Roy suggests that your first step should be “to take the time to research your market, looking at the target base and the factors that influence their buying decisions.”
Cholfin advises, “You must have a message with an offer, and it needs to be clear and concise. It should conform to your unique selling proposition.”
So, a key function of getting started is looking at who you are, what makes your firm unique and how you want your clients to view you. Defining this will help to define not only your consumer base, but your product mix, best marketing avenues and strategy for continued success.
The advice that Scott Duncan provides is “to remain consistent. Decide on the image you want to project and make sure that image is what gets across in your marketing.” He continues, “Be willing to try new marketing venues. Sometimes I will try something that I think will be a great marketing tool and it will fall flat. Other times, an idea that I began only halfheartedly turns into something great.”

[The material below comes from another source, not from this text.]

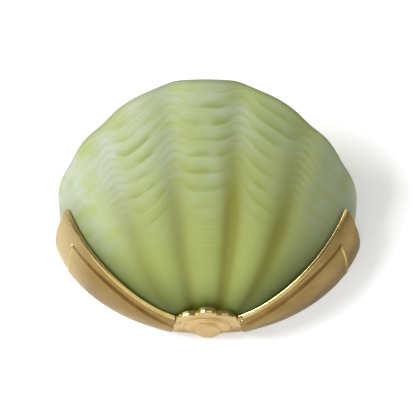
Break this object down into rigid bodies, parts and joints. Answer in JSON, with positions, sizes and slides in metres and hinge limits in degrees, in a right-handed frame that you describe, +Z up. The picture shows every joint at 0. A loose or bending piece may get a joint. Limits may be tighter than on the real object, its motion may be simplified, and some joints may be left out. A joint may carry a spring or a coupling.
{
  "type": "wall light",
  "caption": "Wall light with a fluted clam-shell shade of satin green glass, open at the top, in a brass gallery of tapering wings and a stepped shell motif.",
  "frame": {"origin": "centre of the two fixing slots, on the wall's plane", "axes": "+X to the right as seen from the room, +Z up, +Y into the wall"},
  "size_m": [0.3036, 0.1222, 0.2483],
  "materials": {
    "satin_glass": "satin frosted, translucent jade green",
    "cast_brass": "satin, with polished edges",
    "plated_steel": "zinc plated",
    "bright_brass": "turned",
    "phenolic": "moulded, black",
    "block_plastic": "moulded, off white",
    "contact_metal": "nickel plated",
    "bulb_opal": "clear",
    "bulb_black": "black vitreous insulator",
    "tungsten": "drawn wire",
    "live_brown": "cable insulation",
    "neutral_blue": "cable insulation",
    "earth_green": "cable insulation",
    "rubber_black": "moulded"
  },
  "bodies": {
    "fixture": {"glass_shade": "satin_glass", "right_wing": "cast_brass", "left_wing": "cast_brass", "centre_motif": "cast_brass", "motif_strap": "plated_steel", "motif_screws": "plated_steel", "foot_pad": "rubber_black", "back_frame": "plated_steel", "wing_screws": "plated_steel", "wall_plate": "plated_steel", "wall_plate_studs": "plated_steel", "clip_screws": "plated_steel", "lamp_arm": "plated_steel", "bracket_screws": "plated_steel", "nipple": "bright_brass", "nipple_washer": "plated_steel", "nipple_nut": "bright_brass", "lampholder_cap": "phenolic", "lampholder_body": "phenolic", "lampholder_screw_shell": "bright_brass", "lampholder_centre_contact": "bright_brass", "terminal_block": "block_plastic", "terminal_sleeves": "bright_brass", "terminal_screws": "plated_steel", "terminal_block_screws": "plated_steel", "live_lead": "live_brown", "neutral_lead": "neutral_blue", "earth_lead": "earth_green", "earth_tag": "contact_metal", "earth_barrel": "contact_metal", "earth_screw": "plated_steel", "cable_grommet": "rubber_black"},
    "bulb": {"bulb_cap": "contact_metal", "bulb_insulator": "bulb_black", "bulb_contact": "contact_metal", "bulb_glass": "bulb_opal", "bulb_stem": "bulb_opal", "bulb_filament": "tungsten"},
    "left_nut": {"left_thumb_nut": "bright_brass"},
    "right_nut": {"right_thumb_nut": "bright_brass"},
    "left_clip": {"left_shade_clip": "bright_brass"},
    "right_clip": {"right_shade_clip": "bright_brass"}
  },
  "joints": [
    {"name": "bulb_turn", "type": "hinge", "parent": "fixture", "child": "bulb", "pos_m": [0, -0.042, 0], "axis": [0, 0, 1], "continuous": true},
    {"name": "left_nut_turn", "type": "hinge", "parent": "fixture", "child": "left_nut", "pos_m": [-0.044, -0.008, 0], "axis": [0, -1, 0], "continuous": true},
    {"name": "right_nut_turn", "type": "hinge", "parent": "fixture", "child": "right_nut", "pos_m": [0.044, -0.008, 0], "axis": [0, -1, 0], "continuous": true},
    {"name": "left_clip_turn", "type": "hinge", "parent": "fixture", "child": "left_clip", "pos_m": [-0.12349, -0.007, -0.00481], "axis": [0, 1, 0], "range_deg": [0, 90]},
    {"name": "right_clip_turn", "type": "hinge", "parent": "fixture", "child": "right_clip", "pos_m": [0.12349, -0.007, -0.00481], "axis": [0, -1, 0], "range_deg": [0, 90]}
  ]
}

Because marketing can be time intensive, in many cases an outside marketing firm may be beneficial. That firm can assist in defining your target market, creating your brand, designing a marketing program, researching and establishing a media plan and fulfilling the whole thing, leaving you to run your kitchen and bath firm.
Duncan says, “I learned that effective marketing is a specialty. I expect people to come to me for my expertise in kitchen design, so why wouldn’t I go to the marketing experts when I am in need? I recently engaged the services of an outside marketing company. It’s too soon to gauge the effectiveness, but based on our discussion, I have high hopes for the future.”
Telaak concurs, “I never realized how much of my time was wasted running our marketing. Now, we do what we do best and our marketing company does what they do best…and we benefit.”
Whether you liken yourself to Alice with business booming, or to Bill wondering where your next project is coming from, take control of your marketing. In a world where so many variables dictate influences upon you, marketing can be all yours. As Linda Buchanan concludes, “Listen for new ideas, but adapt them to your own organization and circumstances.”